# Exercise:
Can you write out the whole listing exactly?

# Supplied information:
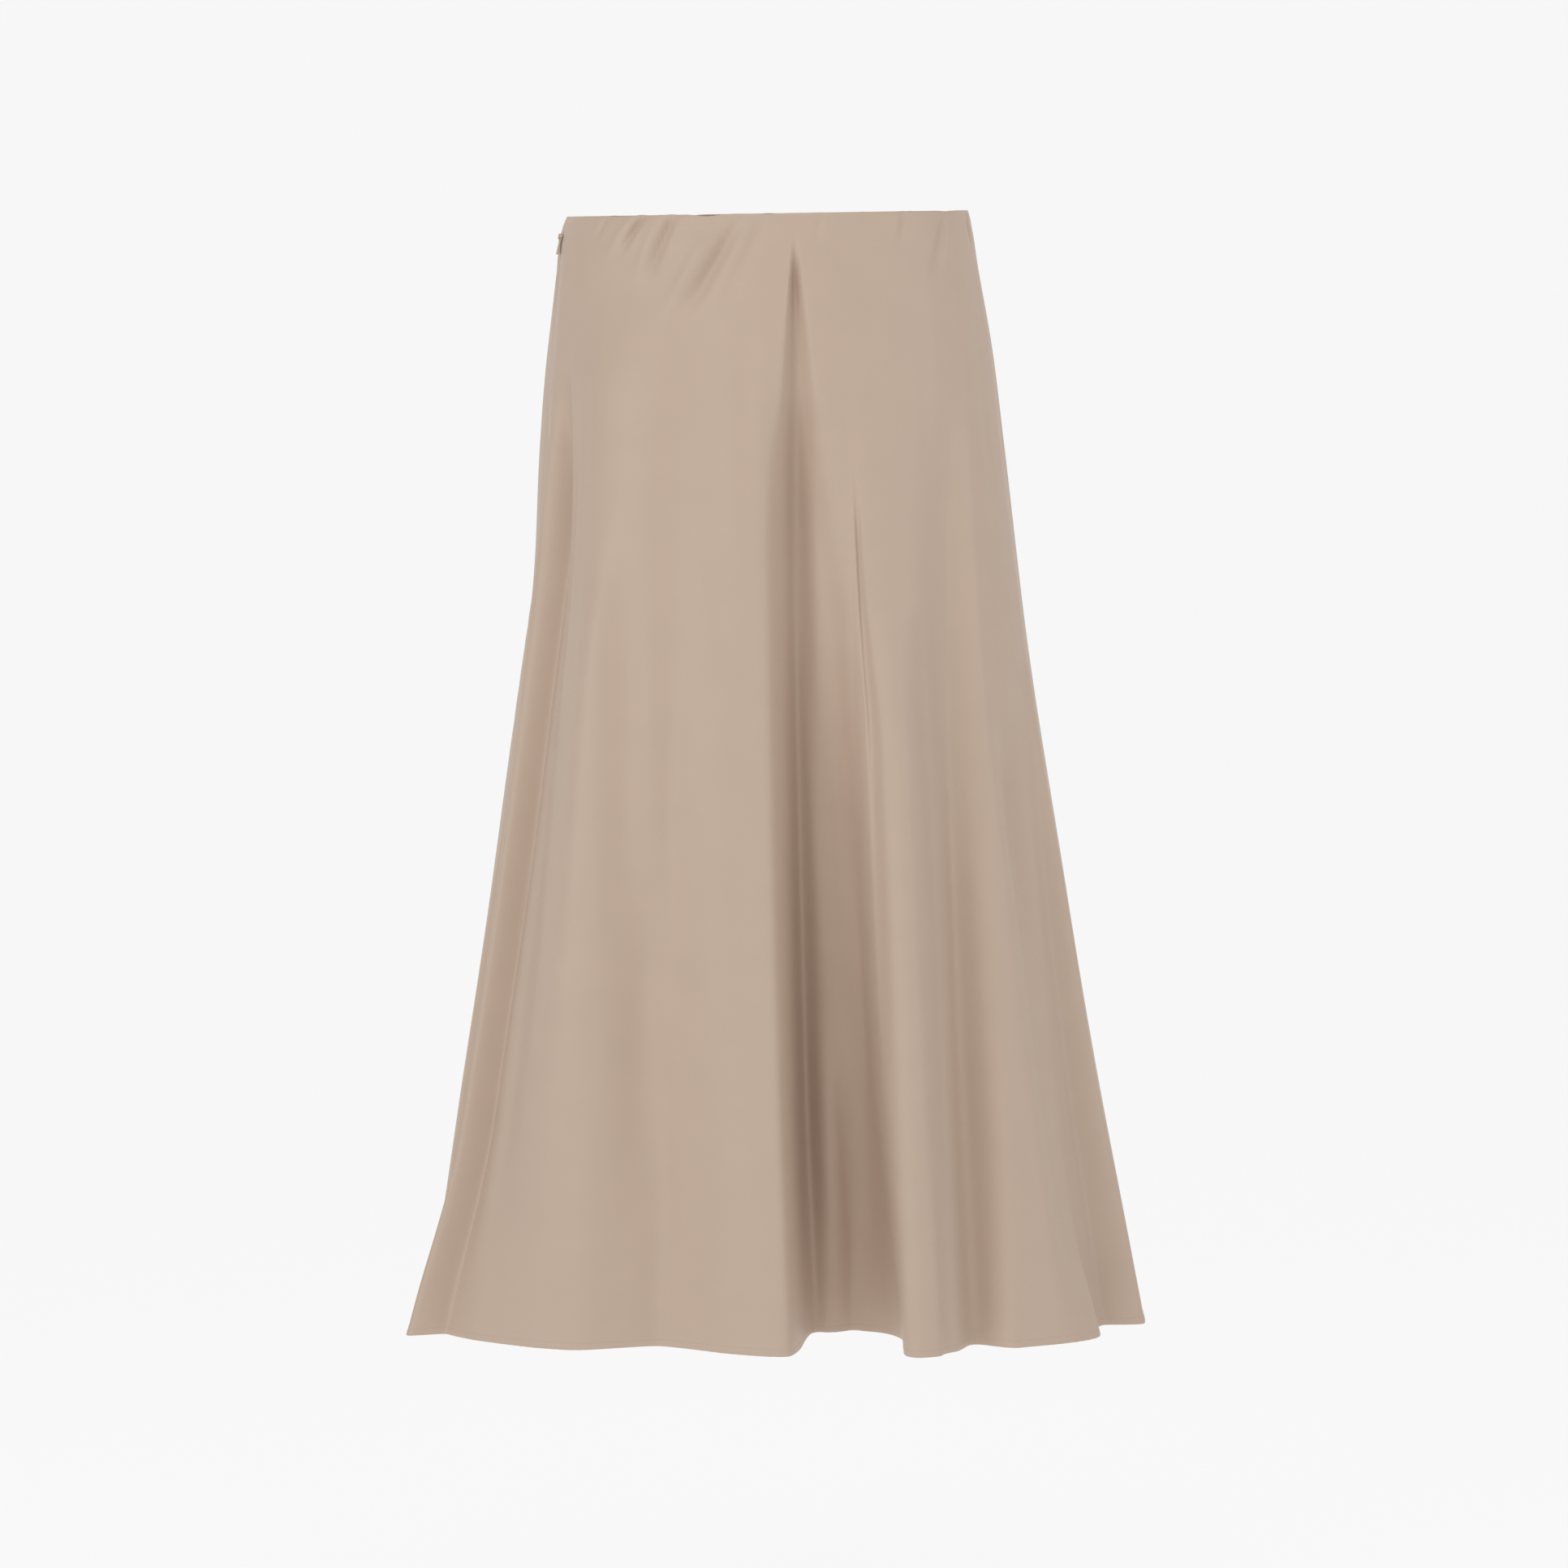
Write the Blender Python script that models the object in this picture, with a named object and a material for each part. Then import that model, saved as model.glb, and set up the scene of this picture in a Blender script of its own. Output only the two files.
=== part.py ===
"""A-line midi skirt in satin, worn shape with nobody in it, with a concealed side zip.

Metres, +Z up, front facing -Y. The origin is the centre of the waist ring. A bearing is an
angle round the skirt in degrees: 0 at the front centre, growing towards +X, 180 at the back.
A drop is a distance below the waist.
"""

from collections import namedtuple

import bmesh
import bpy
import numpy as np
from mathutils import Matrix, Vector

# The skirt and its cloth.
LENGTH = 0.780
WALL = 0.0012
SEAM_GAP = 0.0003

# The waist sits a little higher on the +X side, which levels out further down.
WAIST_TILT = 0.0156
TILT_FADE = 0.250

# How finely the panels are divided.
ROWS = 25
ROW_CROWDING = 1.25
FRONT_COLUMNS = 58
BACK_COLUMNS = 46
HEM_SAMPLES = 4000
NORMAL_STEP = 1e-4
NORMAL_TURN = 0.06

# The plain form under the folds: half widths to each side, reach to front and back, and how
# far back the widest place is.
Section = namedtuple("Section", "drop left right front back middle")
SECTIONS = (
    Section(0.000, 0.1400, 0.1410, 0.090, 0.095, 0.000),
    Section(0.010, 0.1440, 0.1435, 0.092, 0.098, 0.000),
    Section(0.040, 0.1478, 0.1485, 0.097, 0.105, -0.001),
    Section(0.090, 0.1520, 0.1575, 0.104, 0.116, -0.003),
    Section(0.160, 0.1548, 0.1663, 0.113, 0.130, -0.007),
    Section(0.226, 0.1605, 0.1741, 0.121, 0.139, -0.011),
    Section(0.328, 0.1743, 0.1874, 0.132, 0.150, -0.018),
    Section(0.466, 0.1934, 0.2100, 0.145, 0.163, -0.027),
    Section(0.603, 0.2143, 0.2331, 0.157, 0.175, -0.035),
    Section(0.706, 0.2296, 0.2530, 0.166, 0.184, -0.041),
    Section(LENGTH, 0.2422, 0.2673, 0.173, 0.191, -0.045),
)

# Folds run down from their start to the hem and deepen on the way, after a soft onset. Each
# lies between two edges, whose bearings change evenly from waist to hem. The cloth turns in
# over the first share of the width and out over the last. A lap leans a side over the fold.
# A negative depth is a flute that stands out.
ONSET = 0.040
Fold = namedtuple(
    "Fold",
    "name start left_waist left_hem right_waist right_hem depth growth "
    "turn_in turn_out_top turn_out_hem left_lap right_lap",
)
FOLDS = (
    Fold("left_flute", 0.300, -87, -80, -69, -66, -0.0125, 0.7, 0.50, 0.50, 0.50, 0.000, 0.000),
    Fold("left_front", 0.218, -51, -38, -22, 2, 0.035, 1.35, 0.48, 0.66, 0.59, 0.000, 0.000),
    Fold("main", 0.110, -1, 1.5, 29.5, 26, 0.091, 0.83, 0.34, 0.80, 0.38, 0.007, 0.0125),
    Fold("main_flute", 0.250, 23.5, 15, 41.5, 29, -0.028, 0.6, 0.50, 0.50, 0.50, 0.000, 0.000),
    Fold("right_front", 0.182, 37, 27, 58, 41, 0.0245, 0.6, 0.62, 0.30, 0.48, 0.000, 0.000),
    Fold("right_side", 0.485, 59, 58, 86, 88.5, 0.028, 1.05, 0.30, 0.60, 0.42, 0.003, 0.000),
    Fold("back_right", 0.180, 100, 98, 138, 134, 0.040, 1.0, 0.50, 0.50, 0.50, 0.000, 0.000),
    Fold("back_inner", 0.060, 142, 140, 168, 168, 0.075, 1.0, 0.50, 0.50, 0.50, 0.006, 0.006),
    Fold("back_middle", 0.300, 174, 174, 200, 204, 0.030, 1.0, 0.50, 0.50, 0.50, 0.000, 0.000),
    Fold("back_outer", 0.090, 206, 208, 232, 236, 0.065, 1.0, 0.50, 0.50, 0.50, 0.005, 0.005),
    Fold("back_left", 0.330, 238, 240, 262, 264, 0.022, 1.0, 0.50, 0.50, 0.50, 0.000, 0.000),
)

# Soft places of their own, between two drops, whose middle and width change evenly on the
# way. Each is at full height between its rise and its fall, which are shares of its run. A
# negative height is a hollow.
Swell = namedtuple(
    "Swell",
    "name top bottom rise fall bearing_top bearing_bottom width_top width_bottom height",
)
SWELLS = (
    Swell("behind_zip", 0.020, 0.300, 0.50, 0.50, -106, -106, 46, 46, 0.010),
    Swell("left_hollow", 0.070, 0.800, 0.23, 0.22, -64, -64, 28, 28, -0.022),
    Swell("left_crest", 0.045, 0.800, 0.15, 0.55, -48, -49, 28, 28, 0.018),
    Swell("front_hollow", 0.190, 0.750, 0.30, 0.43, -37, -22, 16, 16, -0.006),
    Swell("main_crease", 0.0165, 0.800, 0.12, 0.30, 7.5, 4.5, 6, 16, -0.010),
    Swell("main_floor", 0.350, 0.780, 0.11, 0.30, 16, 14.5, 13, 13, 0.003),
)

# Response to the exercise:
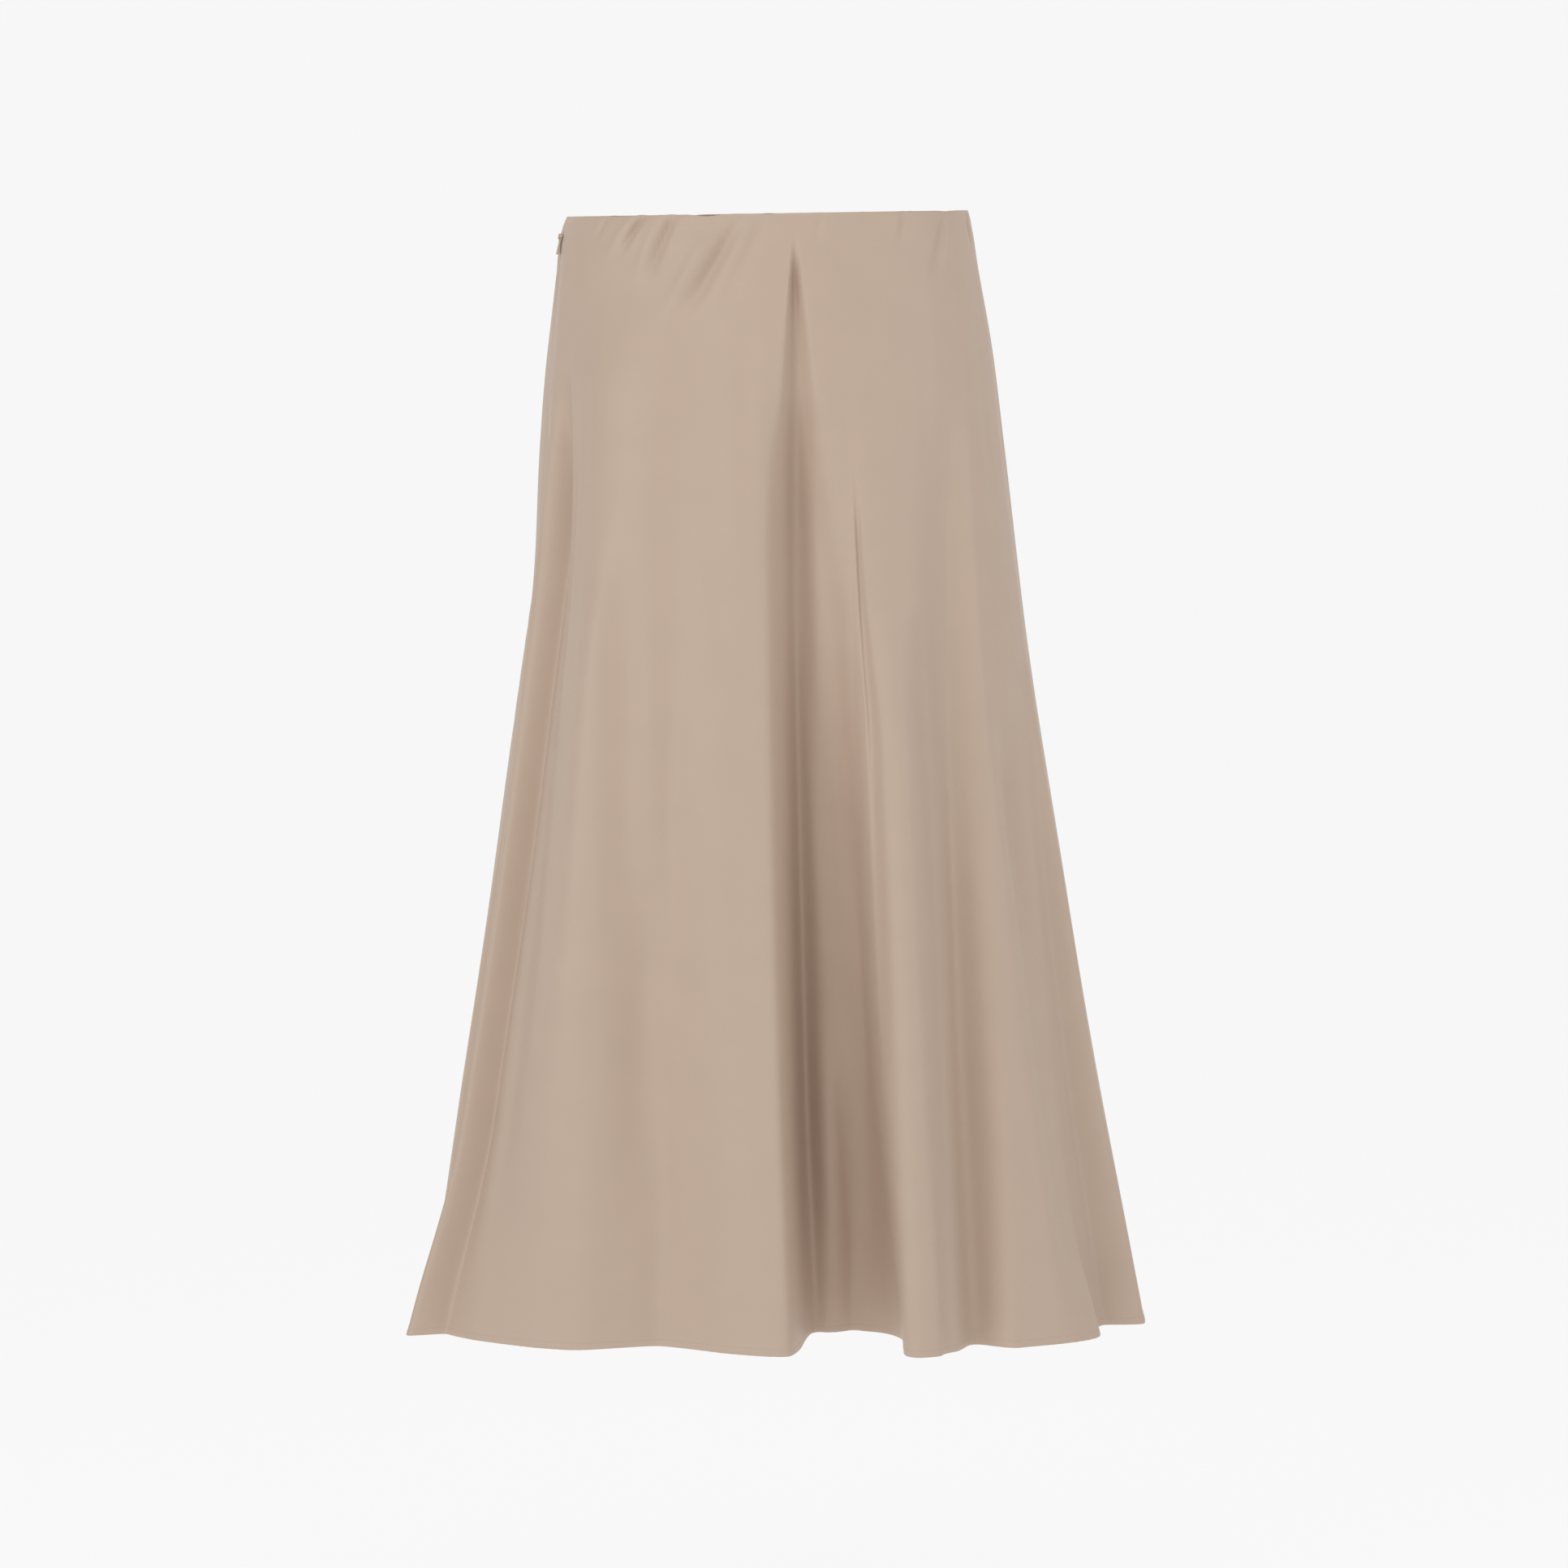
Write the Blender Python script that models the object in this picture, with a named object and a material for each part. Then import that model, saved as model.glb, and set up the scene of this picture in a Blender script of its own. Output only the two files.
=== part.py ===
"""A-line midi skirt in satin, worn shape with nobody in it, with a concealed side zip.

Metres, +Z up, front facing -Y. The origin is the centre of the waist ring. A bearing is an
angle round the skirt in degrees: 0 at the front centre, growing towards +X, 180 at the back.
A drop is a distance below the waist.
"""

from collections import namedtuple

import bmesh
import bpy
import numpy as np
from mathutils import Matrix, Vector

# The skirt and its cloth.
LENGTH = 0.780
WALL = 0.0012
SEAM_GAP = 0.0003

# The waist sits a little higher on the +X side, which levels out further down.
WAIST_TILT = 0.0156
TILT_FADE = 0.250

# How finely the panels are divided.
ROWS = 25
ROW_CROWDING = 1.25
FRONT_COLUMNS = 58
BACK_COLUMNS = 46
HEM_SAMPLES = 4000
NORMAL_STEP = 1e-4
NORMAL_TURN = 0.06

# The plain form under the folds: half widths to each side, reach to front and back, and how
# far back the widest place is.
Section = namedtuple("Section", "drop left right front back middle")
SECTIONS = (
    Section(0.000, 0.1400, 0.1410, 0.090, 0.095, 0.000),
    Section(0.010, 0.1440, 0.1435, 0.092, 0.098, 0.000),
    Section(0.040, 0.1478, 0.1485, 0.097, 0.105, -0.001),
    Section(0.090, 0.1520, 0.1575, 0.104, 0.116, -0.003),
    Section(0.160, 0.1548, 0.1663, 0.113, 0.130, -0.007),
    Section(0.226, 0.1605, 0.1741, 0.121, 0.139, -0.011),
    Section(0.328, 0.1743, 0.1874, 0.132, 0.150, -0.018),
    Section(0.466, 0.1934, 0.2100, 0.145, 0.163, -0.027),
    Section(0.603, 0.2143, 0.2331, 0.157, 0.175, -0.035),
    Section(0.706, 0.2296, 0.2530, 0.166, 0.184, -0.041),
    Section(LENGTH, 0.2422, 0.2673, 0.173, 0.191, -0.045),
)

# Folds run down from their start to the hem and deepen on the way, after a soft onset. Each
# lies between two edges, whose bearings change evenly from waist to hem. The cloth turns in
# over the first share of the width and out over the last. A lap leans a side over the fold.
# A negative depth is a flute that stands out.
ONSET = 0.040
Fold = namedtuple(
    "Fold",
    "name start left_waist left_hem right_waist right_hem depth growth "
    "turn_in turn_out_top turn_out_hem left_lap right_lap",
)
FOLDS = (
    Fold("left_flute", 0.300, -87, -80, -69, -66, -0.0125, 0.7, 0.50, 0.50, 0.50, 0.000, 0.000),
    Fold("left_front", 0.218, -51, -38, -22, 2, 0.035, 1.35, 0.48, 0.66, 0.59, 0.000, 0.000),
    Fold("main", 0.110, -1, 1.5, 29.5, 26, 0.091, 0.83, 0.34, 0.80, 0.38, 0.007, 0.0125),
    Fold("main_flute", 0.250, 23.5, 15, 41.5, 29, -0.028, 0.6, 0.50, 0.50, 0.50, 0.000, 0.000),
    Fold("right_front", 0.182, 37, 27, 58, 41, 0.0245, 0.6, 0.62, 0.30, 0.48, 0.000, 0.000),
    Fold("right_side", 0.485, 59, 58, 86, 88.5, 0.028, 1.05, 0.30, 0.60, 0.42, 0.003, 0.000),
    Fold("back_right", 0.180, 100, 98, 138, 134, 0.040, 1.0, 0.50, 0.50, 0.50, 0.000, 0.000),
    Fold("back_inner", 0.060, 142, 140, 168, 168, 0.075, 1.0, 0.50, 0.50, 0.50, 0.006, 0.006),
    Fold("back_middle", 0.300, 174, 174, 200, 204, 0.030, 1.0, 0.50, 0.50, 0.50, 0.000, 0.000),
    Fold("back_outer", 0.090, 206, 208, 232, 236, 0.065, 1.0, 0.50, 0.50, 0.50, 0.005, 0.005),
    Fold("back_left", 0.330, 238, 240, 262, 264, 0.022, 1.0, 0.50, 0.50, 0.50, 0.000, 0.000),
)

# Soft places of their own, between two drops, whose middle and width change evenly on the
# way. Each is at full height between its rise and its fall, which are shares of its run. A
# negative height is a hollow.
Swell = namedtuple(
    "Swell",
    "name top bottom rise fall bearing_top bearing_bottom width_top width_bottom height",
)
SWELLS = (
    Swell("behind_zip", 0.020, 0.300, 0.50, 0.50, -106, -106, 46, 46, 0.010),
    Swell("left_hollow", 0.070, 0.800, 0.23, 0.22, -64, -64, 28, 28, -0.022),
    Swell("left_crest", 0.045, 0.800, 0.15, 0.55, -48, -49, 28, 28, 0.018),
    Swell("front_hollow", 0.190, 0.750, 0.30, 0.43, -37, -22, 16, 16, -0.006),
    Swell("main_crease", 0.0165, 0.800, 0.12, 0.30, 7.5, 4.5, 6, 16, -0.010),
    Swell("main_floor", 0.350, 0.780, 0.11, 0.30, 16, 14.5, 13, 13, 0.003),
)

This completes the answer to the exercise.